Ao chegar ao bairro Nova Cachoeirinha, os manifestantes se encontraram com o cordão da PM, que impedia a passagem deles.  Os moradores da redondeza saíram de suas casas e foram para rua ver o grande movimento. Algumas soltaram fogos de artifícios e levantaram cartazes a favor do protesto. Durante este período, transitei  por todos os lados da manifestação. Fui no meio, aos lados e na linha de frente. Ali percebi que tinha ficado de fora do grupo da imprensa que fazia a cobertura atrás do cordão policial. Tentei argumentar com um dos policiais para que eu pudesse atravessar e me juntar aos outros fotógrafos, mas não obtive sucesso.

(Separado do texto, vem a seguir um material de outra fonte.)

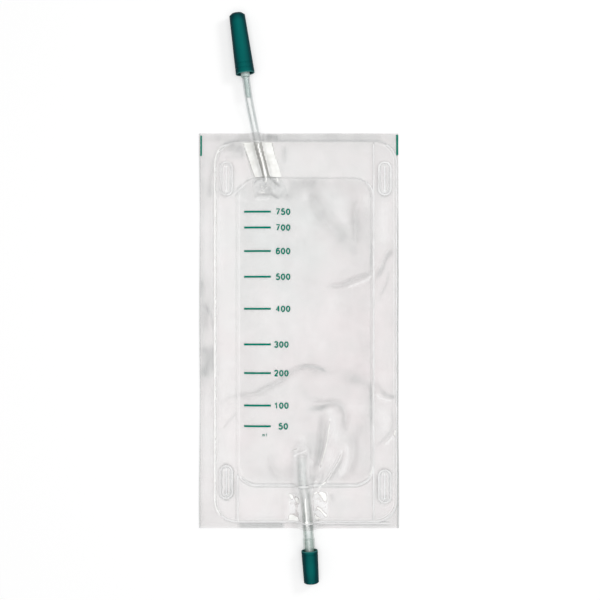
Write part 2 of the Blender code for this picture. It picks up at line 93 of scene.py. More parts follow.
# %% [markdown]
# ## Writing a finish
# A material is a tree of nodes, which is slow to read when each node and link takes a line. Here a
# small class stands for a socket, so that sums are written as sums and add their own Math nodes,
# and a second one stands for a material and makes every other node it needs.

# %% Shader arithmetic: one class for a socket
class Wire:
    """An output of a node, so that shader maths reads like plain arithmetic."""

    def __init__(self, finish, socket):
        self.finish = finish
        self.socket = socket

    def maths(self, operation, other, turned_round=False):
        pair = (other, self) if turned_round else (self, other)
        return self.finish.node("ShaderNodeMath", {"operation": operation}, {0: pair[0], 1: pair[1]})

    def __add__(self, other):
        return self.maths("ADD", other)

    def __mul__(self, other):
        return self.maths("MULTIPLY", other)

    def __sub__(self, other):
        return self.maths("SUBTRACT", other)

    def __rsub__(self, other):
        return self.maths("SUBTRACT", other, True)

    def __pow__(self, other):
        return self.maths("POWER", other)

    __radd__ = __add__
    __rmul__ = __mul__

    def between(self, low, high):
        return self.maths("MAXIMUM", low).maths("MINIMUM", high)

    def line(self, middle, half):
        """1 where the value is at its middle, falling to 0 at half the line's width."""
        return (1.0 - (self - middle).maths("ABSOLUTE", 0.0) * (1 / half)).between(0.0, 1.0)

    def past(self, start, run):
        """0 before a start and 1 from a run later."""
        return ((self - start) * (1 / run)).between(0.0, 1.0)


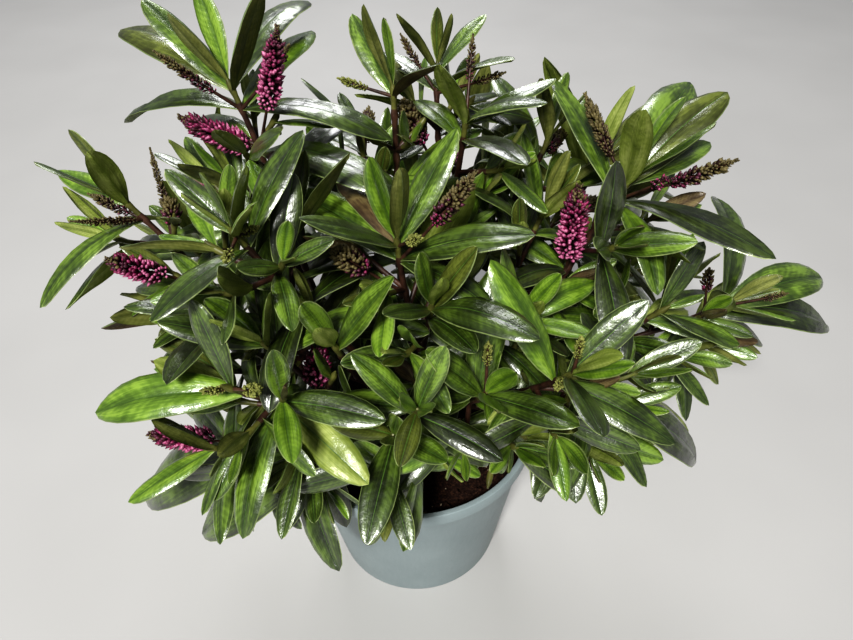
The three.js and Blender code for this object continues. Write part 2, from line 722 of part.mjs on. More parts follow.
// Limbs first: a bough for each mass, then the side shoots, each clear of the rest.
const grown = [];
const masses = Object.entries(MASSES).map(([name, shoots], index) => ({ name, shoots: [...shoots], index }));
for (const mass of masses) {
  const tip = new THREE.Vector3(...mass.shoots[0].tip);
  mass.limb = growLimb(tip, grown);
  if (!mass.limb) throw new Error(`no room for bough ${mass.name}`);
  grown.push(mass.limb);
  mass.boughEnd = Math.max(BOUGH_MIN, mass.limb.length * BOUGH_SHARE);
  mass.limb.bareTo = mass.boughEnd + LEAFLESS;
  mass.limbs = [mass.limb];
}
for (const mass of masses) {
  for (const shoot of mass.shoots.slice(1)) {
    const fork = growFork(mass.limb, mass.boughEnd + FORK_START, new THREE.Vector3(...shoot.tip), grown);
    if (!fork) throw new Error(`no room for a side shoot of ${mass.name}`);
    fork.bareTo = FORK_LEAFLESS;
    grown.push(fork);
    mass.limbs.push(fork);
  }
}

// Side twigs fill the room between the shoots.
for (const mass of masses) {
  const random = stream(TWIG_SEEDS.first + TWIG_SEEDS.step * mass.index);
  const twig = growTwig(mass.limb, grown, random);
  if (!twig) continue;
  grown.push(twig);
  mass.limbs.push(twig);
  const turn = 360 * random();
  const leaf = TWIG_LEAF + TWIG_LEAF_LONGER * random();
  mass.shoots.push({ turn, leaf, pairs: TWIG_PAIRS });
}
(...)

O clima ali na frente começou a esquentar. Na verdade, as pessoas que estavam na frente se destacavam muito dos outros manifestantes, gritando que iriam avançar e que “protesto sem sangue não é protesto”. Os líderes e organizadores tentavam acalmar os ânimos desses manifestantes gritando “sem violência” e logo depois sendo ouvido o grito em coro.

A polícia cedeu e a passeata continuou rumo ao Mineirão.  Nesta hora, o sol começava a se por e eu começava a deduzir que aquilo ira render até à noite. O cansaço bateu e as minhas pernas começaram a pesar. Encontrei com um professor da faculdade que sugeriu que eu voltasse com ele de táxi. Logo pensei: “obrigado, Deus!”.

Deixei a manifestação de corpo, mas em mente parecia que eu ainda estava lá. O assunto dentro do táxi era a manifestação. O assunto nos ônibus parados no corredor era a manifestação. O assunto no Brasil inteiro era as manifestações.

Ao chegar na redação do jornal, recebi a noticia que a policia havia entrado em confronto com os manifestantes e que o clima estava pesado. Sinceramente não acreditei de primeira, mas quando me lembrei do aquele pequeno grupo que gritava “protesto sem sangue não é protesto”, me toquei que manifestantes sem foco talvez pudessem levar todo um ato pacifico  a se tornar um show de horrores.